Vídeo 3: Neste vídeo, o Sensei Nakamoto Masahiro executa o kata Maezato No Nunchaku, forma tradicional presente no Kobudo, idealizada pelo Sensei Taira Shinken (Shinken Maezato, 1897-1970). Em comparação com os vídeos 1 e 2, é interessante notar a ênfase em movimentos com pegadas de duas mãos, o que indica uso de aplicações de torção e de controle do oponente.

Fig. 11: Famosa imagem de Sensei Taira Shinken com várias armas de Kobudo ao fundo.

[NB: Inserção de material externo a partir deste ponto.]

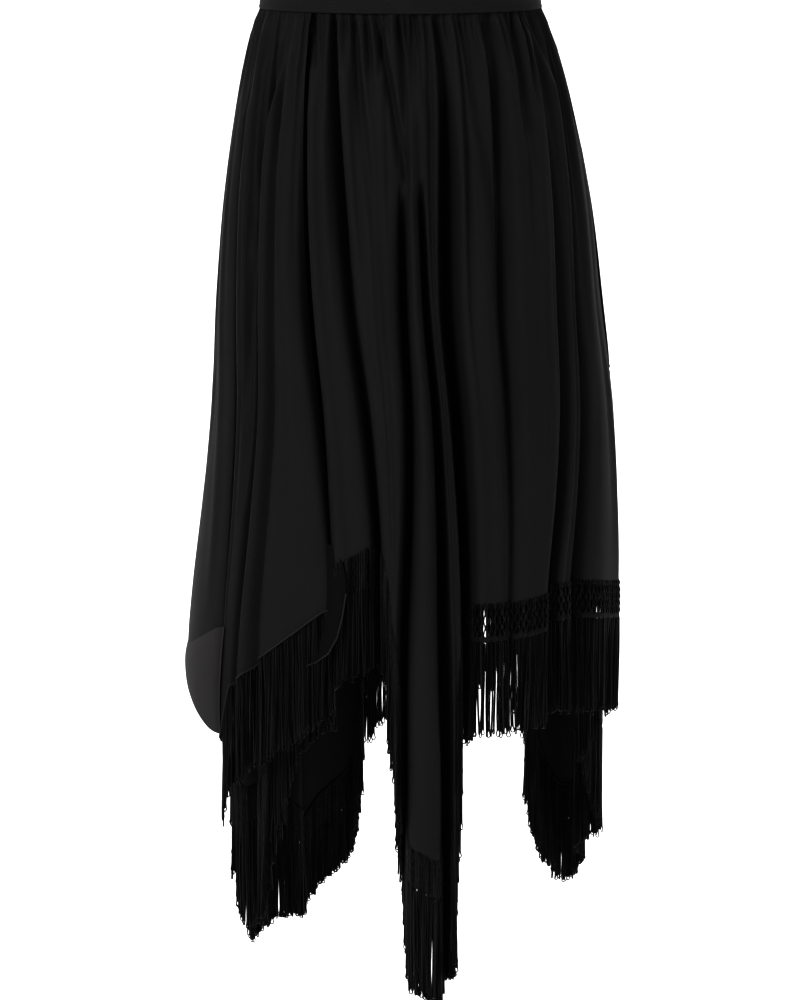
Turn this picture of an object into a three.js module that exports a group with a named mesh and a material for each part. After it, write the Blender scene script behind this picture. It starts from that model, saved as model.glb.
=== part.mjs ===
// A gathered handkerchief-hem skirt with a draped over-panel and a long fringe on every free edge. It keeps the
// hollow form that it has when worn. Millimetres; +Z is up, the front faces -Y, and +X is on the viewer's right.
// The origin is the middle of the waist, at half the height of the waistband, where the wearer holds the skirt up.
// Angles are degrees round the body: 0 at the middle of the front, 90 at +X, 180 at the middle of the back, 270 at -X.
// A drop is a distance below the seam that joins the cloth to the waistband.

import * as THREE from "three";

const CLOTH_WALL = 1.4; // the crepe, with what its weave stands proud
const BAND_WALL = 2.4; // two layers of cloth and the elastic between them
const SEAM_GAP = 0.3; // kept between pieces that are sewn to each other
const WAIST_DIP = 8; // the waist is this much lower in front than at the sides, and higher at the back
const BAND_TOP = 20; // height of the waistband's upper edge
const SEAM_HEIGHT = -20; // height of the waistband's lower edge, where the drops start
const HIP_DROP = 272; // the drop of the tables' hip columns
const GATHER_DEGREES = 2.37; // width of half a gather at the waist, so a ring of 76 gathers
const STEEP_STEP = 4; // a column that goes in or out this much more than its neighbour has no gather
const LONGEST_MITRE = 3; // at a sharp bend the inner face lies at most this many walls away
const MITRE_SHARE = 0.7; // and at most this share of the way to the next column
const FREE_BELOW = 480; // below this drop a fold may swing out from under the over-panel
const NET_HEIGHT = 34; // the knotted heading of the skirt's own fringe
const PLAIN_HEADING = 7; // the plain heading of the over-panel's fringe
const STRAND_LENGTH = 100; // under either heading
const LOCK_PITCH = 12; // one lock stands for four or five strands
const LOCK_SHARE = 0.62; // the part of a pitch that a lock fills
const LOCK_WALL = 1.0; // how thick a lock is, inside the heading's wall
const SHORTEST_CELL = 4.2; // a stretch of hem shorter than this takes no lock
const STEEP_FALL = 10; // a column that falls this much lower than its neighbours hangs plumb below them
const PLUMB_REACH = 2; // how many columns on each side count as neighbours
const UNEVEN_ENDS = 5; // how much longer or shorter than that a lock may be
const TIP_NARROWING = 0.15; // the share by which a lock is narrower at its tip

// The outermost form of the dressed skirt at several drops: how far it reaches from the origin to each side.
const BODY = [
  { drop: 0, left: 133, right: 133, front: 102, back: 104 },
  { drop: 45, left: 145, right: 150, front: 113, back: 120 },
  { drop: 101, left: 156, right: 164, front: 124, back: 138 },
  { drop: 177, left: 167, right: 177, front: 135, back: 151 },
  { drop: 272, left: 174, right: 187, front: 144, back: 158 },
  { drop: 367, left: 178, right: 199, front: 152, back: 163 },
  { drop: 462, left: 187, right: 205, front: 160, back: 169 },
  { drop: 557, left: 198, right: 206, front: 167, back: 175 },
  { drop: 650, left: 206, right: 206, front: 173, back: 180 },
  { drop: 800, left: 208, right: 208, front: 178, back: 184 },
];

// How far the skirt stays inside that form where the over-panel covers it.
const LAYER_ROOM = [
  { drop: 0, room: 5.6 },
  { drop: 60, room: 11 },
  { drop: 180, room: 20 },
  { drop: 300, room: 26 },
  { drop: 560, room: 30 },
  { drop: 800, room: 31 },
];

// How far a gather stands out or in at the top of the cloth.
const GATHER_DEPTH = [
  { drop: 0, depth: 1.3 },
  { drop: 14, depth: 2.3 },
  { drop: 45, depth: 1.6 },
  { drop: 110, depth: 0.45 },
  { drop: 200, depth: 0 },
  { drop: 900, depth: 0 },
];

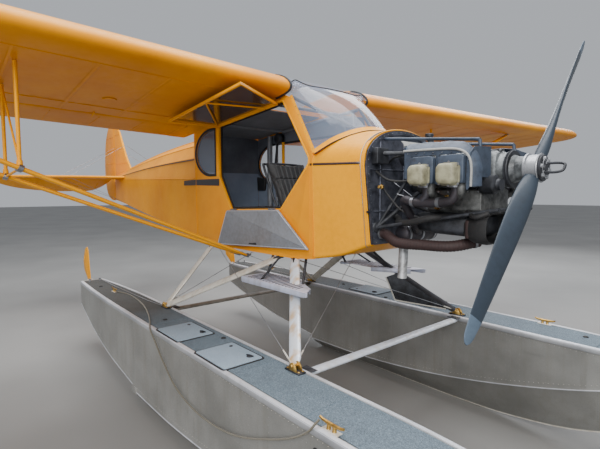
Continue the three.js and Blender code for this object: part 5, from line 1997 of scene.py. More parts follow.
@dataclass
class Wing:
    """One wing with its flap and aileron: metal nose, fabric drawn in between ribs, and tapes."""

    side: Side
    chord: float = 1.6
    straight: float = 4.57
    reach: float = 0.42
    rib_gap: float = 0.352
    # fraction of chord, upper and lower height as fractions of chord
    section: tuple[tuple[float, float, float], ...] = (
        (0.0, 0.024, 0.024), (0.0125, 0.049, 0.0095), (0.04, 0.0715, 0.003), (0.1, 0.0975, 0.0),
        (0.2, 0.114, 0.0), (0.3, 0.116, 0.0), (0.45, 0.109, 0.0), (0.6, 0.0895, 0.0), (0.77, 0.059, 0.0),
        (1.0, 0.007, 0.0))
    flap: tuple[float, float] = (0.160, 2.500)
    aileron: tuple[float, float] = (2.560, 4.560)
    hinge: float = -1.232

    def place(self, x: float, y: float, z: float) -> Point:
        """The frame point of a point in the wing's own axes, with y out from the root.

        Args:
            x: the distance ahead of the datum.
            y: the distance out from the root.
            z: the height over the datum.

        Returns:
            The point.
        """
        s = self.side.value
        turn = Matrix.Rotation(WING_RISE * s, 4, "X") @ Matrix.Rotation(-WING_SET, 4, "Y")
        p = turn @ Vector((x, s * y, z))
        return (p.x + STATION_ZERO, p.y + WING_ROOT[0] * s, p.z + WING_ROOT[1])

    def heights(self, fraction: float) -> tuple[float, float]:
        """Upper and lower height of the section at a fraction of the chord, in metres over its datum.

        Args:
            fraction: the share of the chord from the nose.

        Returns:
            The upper and the lower height.
        """
        table = np.array(self.section)
        root = math.sqrt(max(fraction, 0.0))
        roots = np.sqrt(table[:, 0])
        _, upper, lower = spread(list(zip(roots, table[:, 1], table[:, 2])), [root])[0]
        return (upper - 0.024) * self.chord, (max(lower, 0) - 0.024) * self.chord

    def sag(self, y: float, fraction: float) -> float:
        """How far the fabric is drawn in at a place, in metres.

        Args:
            y: the distance from the root.
            fraction: the share of the chord from the nose.

        Returns:
            The depth.
        """
        between = abs(math.sin(math.pi * y / self.rib_gap)) ** 0.8
        window = min(1, max(0, (fraction - 0.12) / 0.1)) * min(1, max(0, (1.0 - fraction) / 0.08))
        return 0.0042 * between * window

    def ring(self, y: float, chord: float, back: float, depth: float) -> Ring:
        """The whole section at a distance from the root.

        Args:
            y: the distance from the root.
            chord: the chord there.
            back: how far its nose is set back.
            depth: its depth as a share of the full section's.

        Returns:
            The section's points.
        """
        upper = [0.5 * (1 - math.cos(math.pi * i / 24)) for i in range(25)]
        points = []
        for f in upper:
            z = self.heights(f)[0] * depth - self.sag(y, f)
            points.append(self.place(-back - f * chord, y, z))
        for f in upper[:0:-1]:
            z = self.heights(f)[1] * depth + self.sag(y, f) * 0.9
            points.append(self.place(-back - f * chord, y, z))
        return points

    def spans(self) -> list[tuple[float, float, float, float]]:
        """Distance out, chord, setback and depth of each section.

        Returns:
            One row for each section, from the root outwards.
        """
        rows = [(y, self.chord, 0.0, 1.0) for y in np.linspace(0, self.straight, 13 * 8 + 1)]
        for share in (0.12, 0.24, 0.35, 0.46, 0.56, 0.65, 0.74, 0.82, 0.88, 0.93, 0.965, 0.99):
            keep = math.sqrt(1 - share ** 2.2)
            chord = self.chord * (0.12 + 0.88 * keep)
            rows.append((
                self.straight + self.reach * share, chord, (self.chord - chord) * 0.42, 0.25 + 0.75 * keep))
        return rows

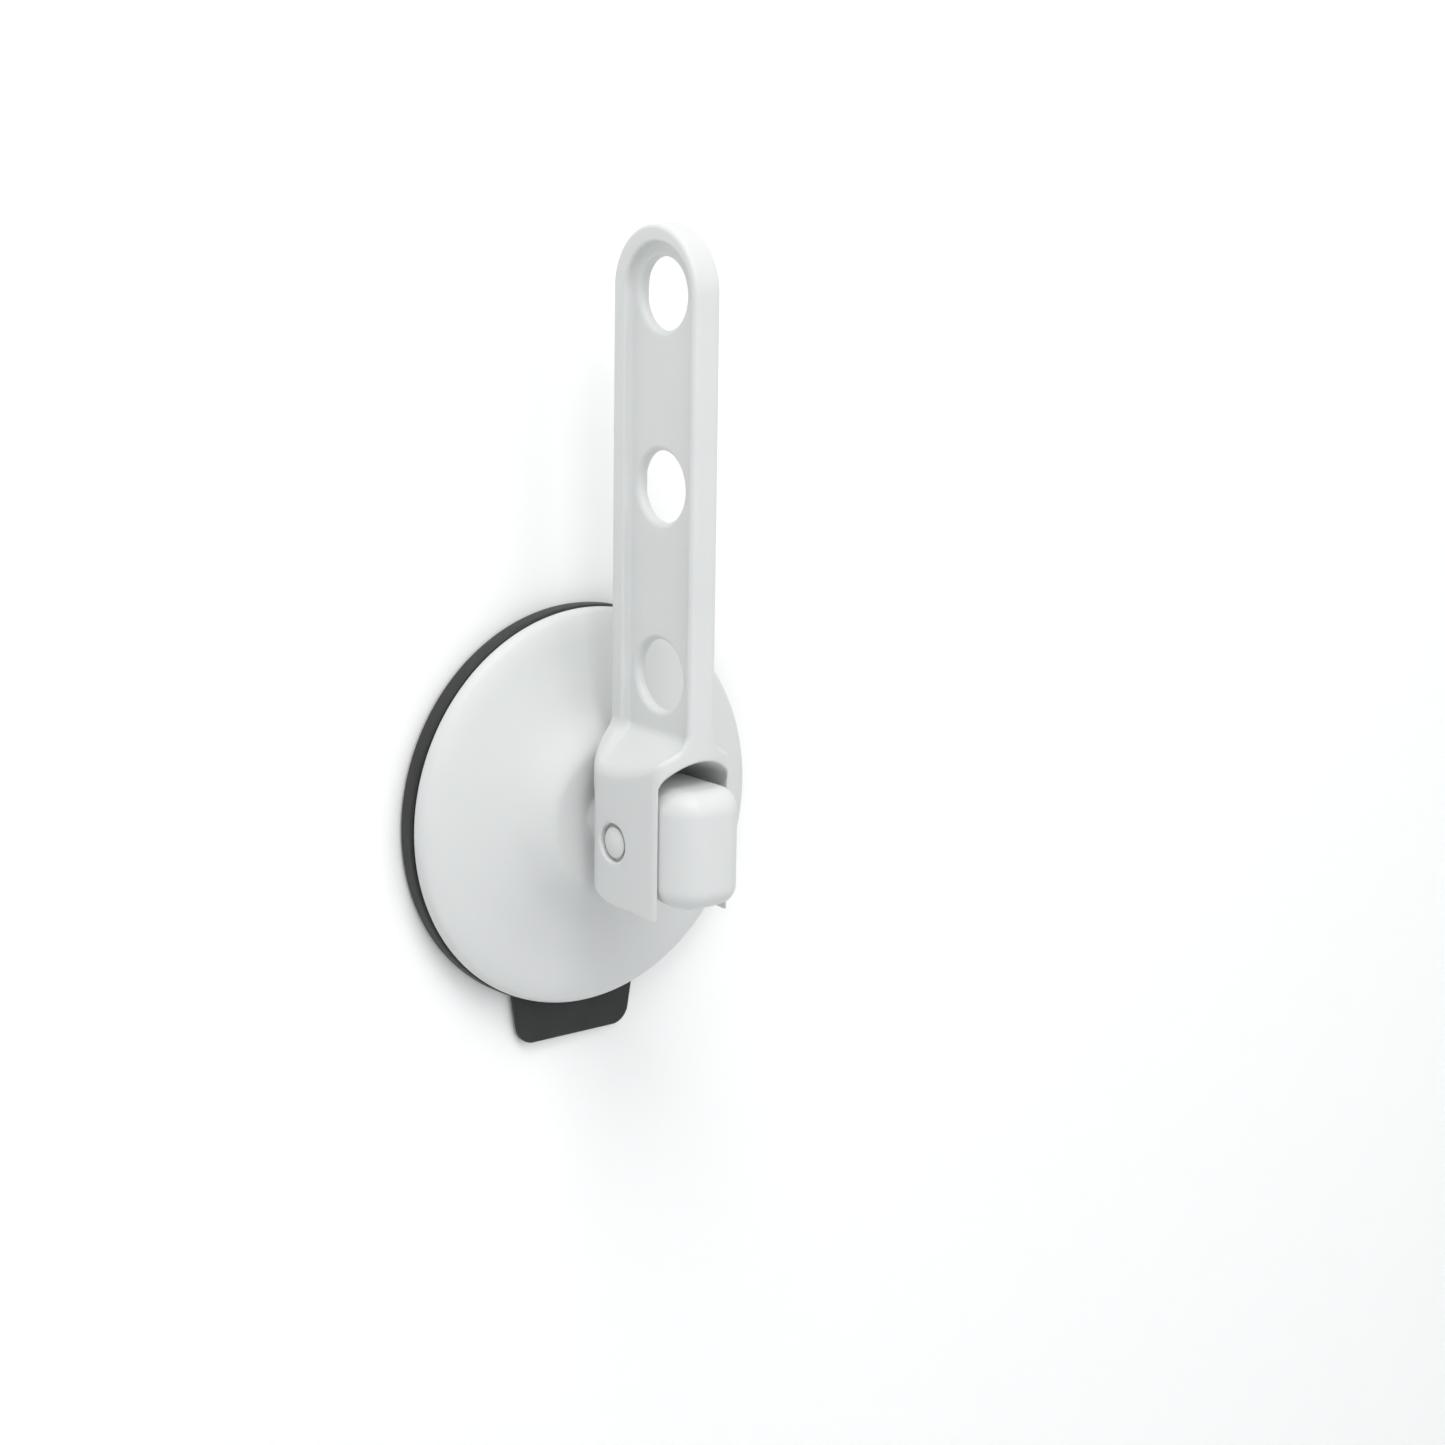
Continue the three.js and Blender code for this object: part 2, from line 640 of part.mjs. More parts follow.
function trigger() {
  const heelR = 8.5;
  const side = new THREE.Shape();
  side.moveTo(TRIGGER_FRONT - 6, TRIGGER_BOTTOM);
  side.lineTo(TRIGGER_FRONT + 1, TRIGGER_BOTTOM);
  side.lineTo(TRIGGER_FRONT + 1, TRIGGER_TOP + 1);
  side.lineTo(TRIGGER_BACK, TRIGGER_TOP + 1);
  side.absarc(TRIGGER_BACK + heelR, TRIGGER_HEEL + heelR, heelR, Math.PI, 1.5 * Math.PI);
  side.lineTo(42, TRIGGER_HEEL);
  const slotHalf = CROSSHEAD_HALF + GAP + 0.1;
  const stemSlot = box(-slotHalf, slotHalf, TRIGGER_BACK - 1, PIN_OUT + 5.6, TRIGGER_BOTTOM - 1, PIN_Z);
  const leftRecess = crossCylinder(EAR_BOSS_R + 0.4, -TRIGGER_HALF - 1, -EAR_BOSS_INNER + GAP);
  const rightRecess = crossCylinder(TORSION_R + 0.8, EAR_BOSS_INNER - GAP, TRIGGER_HALF + 1);
  return cut(
    common(roundedBlock(0), solid(sidePlate(side, TRIGGER_HALF + 1))),
    overRoof(0),
    cut(roundedBlock(TRIGGER_WALL), overRoof(TRIGGER_WALL)),
    solid(stemSlot),
    solid(leftRecess),
    solid(rightRecess),
    solid(crossCylinder(PIN_R + GAP, -TRIGGER_HALF, TRIGGER_HALF)),
  );
}

// One open turn of wire round the right ear's boss.
function triggerSpring() {
  const start = EAR_BOSS_INNER - GAP + 0.1 + TORSION_WIRE;
  const place = (a, b, along) => new THREE.Vector3(along, a - PIN_OUT, b + PIN_Z);
  const helix = new Helix(place, TORSION_R, 1.2, start, 0.8, 0.7);
  return solid(wire(helix, TORSION_WIRE, 24));
}

// ---- assembly ----
const pieces = [
  ['suction_pad', suctionPad(), blackRubber],
  ['cover_shell', coverShell(), whitePlastic],
  ['guide_bush', guideBush(), acetal],
  ['return_spring', returnSpring(), steel],
  ['stem_bolt', stemBolt(), steel],
  ['spring_seat', springSeat(), steel],
  ['crosshead', crosshead(), zinc],
  ['roll_pin', rollPin(), steel],
  ['pivot_pin', pivotPin(), steel],
  ['pin_cap_left', pinCap(-1), greyPlastic],
  ['pin_cap_right', pinCap(1), greyPlastic],
  ['spacer_left', spacer(-1), acetal],
  ['spacer_right', spacer(1), acetal],
  ['arm', arm(), whitePlastic],
  ['trigger', trigger(), whitePlastic],
  ['trigger_spring', triggerSpring(), steel],
];

const hanger = new THREE.Group();
for (const [name, body, look] of pieces) {
  const mesh = new THREE.Mesh(geometryOf(body), new THREE.MeshStandardMaterial(look));
  mesh.name = name;
  hanger.add(mesh);
}

export default hanger;
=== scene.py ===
"""A fold-out hanging arm on a suction disc, seen on a white wall.

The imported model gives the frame, the bodies and the joints. Each piece is rebuilt here as a fine mesh
with the radii that a mould or a lathe leaves. Shapes are worked out in millimetres as (x, out, z), where
out = -y is the distance from the wall, and they become metres in the frame when a mesh is made.
"""

import math

import bpy
import numpy as np
from mathutils import Matrix, Vector


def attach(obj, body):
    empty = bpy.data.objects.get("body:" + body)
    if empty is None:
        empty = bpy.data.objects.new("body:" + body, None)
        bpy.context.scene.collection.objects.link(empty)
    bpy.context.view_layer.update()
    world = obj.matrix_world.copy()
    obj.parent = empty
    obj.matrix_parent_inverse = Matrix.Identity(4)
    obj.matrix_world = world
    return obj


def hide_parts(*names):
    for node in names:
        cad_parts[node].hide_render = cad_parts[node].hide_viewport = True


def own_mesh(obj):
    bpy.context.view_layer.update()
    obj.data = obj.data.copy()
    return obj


MM = 0.001

# ---- camera, in metres ----
CAMERA_PLACE = (-0.4962, -0.6742, 0.2115)
CAMERA_TURN = -0.684
CAMERA_TILT = 0.222
CAMERA_ROLL = 0.015
CAMERA_LENS = 78.34

# ---- stage and light: the wall and floor in millimetres, the lights in metres and watts ----
STAGE_REACH = 3000
FLOOR_DROP = 420
WALL_BEHIND = 0.6
WALL_STEPS = 64
WORLD_COLOUR = (0.985, 0.995, 1, 1)
WORLD_STRENGTH = 0.58
LIGHTS = (
    ("high_left", (-0.38, -0.75, 1.3), 0.8, 11.5),
    ("front", (0.16, -1.28, 0.6), 1.6, 7.4),
    ("back", (-0.5, 1.2, 0.9), 1.2, 8),
)
LIGHT_AIM = (0, -0.03, 0.04)

# ---- disc: cover shell and rubber pad, in millimetres ----
DISC_R = 55
DISC_STEPS = 192
SMALL_STEPS = 96
GAP = 0.3
RIM_OUT = 5.6
RIM_EDGE_R = 2.8
RIM_EDGE_TURN = 0.36 * math.pi
RIM_STEPS = 10
FLANK_STEPS = 10
SHELL_WALL = 2.4
SEAT_R = 18.5
SEAT_OUT = 20.4
COLLAR_R = 9
COLLAR_OUT = 23.5
COLLAR_BORE_R = 6.3
FLANK = [(45, 11), (36, 12.9), (28.5, 15.4), (23.5, 18.4), (SEAT_R, SEAT_OUT)]

PAD_R = 55.4
PAD_RIM_OUT = 4.9
PAD_HOLLOW = 0.35
PAD_WEB = 2.4
PAD_BOSS_R = 18.5
PAD_BOSS_OUT = 7
GROOVES_R = (36, 39, 42, 45, 48)
TAB_TOP = -48
TAB_BOTTOM = -66.2
TAB_ROOT_HALF = 21.2
TAB_END_HALF = 18.2
TAB_OUT = (0.4, 2.2)

# ---- arm and trigger, in millimetres ----
PIN_OUT = 35.4
PIN_Z = -2.3
PIN_R = 3
PIN_BORE_R = PIN_R + GAP

BLADE_HALF = 4.1
BLADE_BACK = 23.3
BLADE_FRONT = 57.6
BLADE_FOOT = 15
BLADE_TOP = 159.3
BLADE_EDGE_R = 1.2
WEB_HALF = 1.7
POCKET_BACK = 28.4
POCKET_FRONT = 55.3
POCKET_TOP = 154.9
POCKET_FILLET_R = 1.3
POCKET_RIM_R = 0.8
HOLE_R = 9.4
HOLE_RIM_R = 1.5
HOLE_OUT = 41
HOLE_Z = (42.6, 92.1, 141.6)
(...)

Não se vê, entre elas, nenhum nunchaku.

Arma de improviso, utilizada por setores sociais subalternos; técnicas sem longa tradição de sistematização, abertas ao experimentalismo e à intuição do praticante... É assim que eu vejo o nunchaku e a sua graça. Aí parece residir um potencial muito interessante para o treinamento e a experiência pessoal em arte marcial. O nunchaku, caso não nos limitemos a mimetizar movimentos fetichizados, extraídos de filmes de Bruce Lee, pode nos permitir experimentar possibilidades de migração de princípios de técnicas de punho e também de outras armas para as suas características particulares. Em outros termos, ele favorece a aplicação criativa de princípios cinéticos e energéticos estudados por outros meios. Isso permite explorar novas interpretações, inclusive, para técnicas de punhos e também de outras armas.